Faeser kündigt regel­mäßige Warn­tage an

"Der heutige Warntag war ein großer bundes­weiter Test­lauf für die Warn­sys­teme - und ein wich­tiger Schritt für weitere Verbes­serungen im Bevöl­kerungs­schutz", sagte Bundes­innen­minis­terin Nancy Faeser (SPD).

Zur Auswer­tung soll auch eine reprä­sen­tative Umfrage beitragen, deren Ergeb­nisse spätes­tens im Januar vorliegen sollen. Faeser kündigte darüber hinaus weitere Maßnahmen an, um die Menschen besser auf Krisen­lagen vorzu­bereiten. Ab 2023 werde es einen jähr­lichen "Bevöl­kerungs­schutztag" geben. "An diesem Bevöl­kerungs­schutztag können wir für Schutz­maß­nahmen des Staates, aber auch für die Vorsorge, die jeder selbst treffen kann, werben."

Warntag 2020 Fehl­schlag

Der erste Warntag im September 2020 war ein großer Fehl­schlag. Damals kamen viele Warnungen stark verspätet oder gar nicht an. Diesmal gingen die Probe-Warn­mel­dungen auf vielen Handys pünkt­lich ein. Bei der Leit­stelle der Kölner Feuer­wehr gab es sogar Notrufe von besorgten Bürgern, die erst­mals eine Cell-Broad­cast-Warnung auf ihr Mobil­telefon bekommen hatten.
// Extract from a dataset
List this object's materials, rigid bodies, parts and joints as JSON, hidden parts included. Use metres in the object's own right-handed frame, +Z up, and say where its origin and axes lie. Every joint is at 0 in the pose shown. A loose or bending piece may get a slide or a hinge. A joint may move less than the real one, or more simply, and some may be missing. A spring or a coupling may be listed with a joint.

Berliner kamen später dran

Bei vielen Berliner Nutzern kamen die Meldungen aller­dings gar nicht oder verspätet an, zum Teil erst gegen 11.30 Uhr oder nach 12.00 Uhr, wie sie berich­teten. Auch Sirenen waren in der Haupt­stadt - anders als in anderen Bundes­län­dern - nicht zu hören. Die Technik sei noch nicht einsatz­bereit, zudem stünden erst sehr wenige der neu geplanten Sirenen zur Verfü­gung, hieß es dazu.

Hamburg: 123 Sirenen funk­tio­nieren

In Hamburg habe alles funk­tio­niert, betonte hingegen ein Spre­cher der dortigen Innen­behörde. Alle 123 Sirenen im Stadt­gebiet hätten Probe­alarm ausge­löst.

Umfrage zum Warntag

Das BBK hat eine Umfrage ins Netz gestellt [Update: Inzwischen geschlossen und nicht mehr erreichbar], um zu erfahren, wie der Warntag von den Nutzern wahr­genommen wurde, und ob die Alar­mie­rung funk­tio­niert hat.

Auch in der teltarif.de Redak­tion waren die Ergeb­nisse durch­wachsen.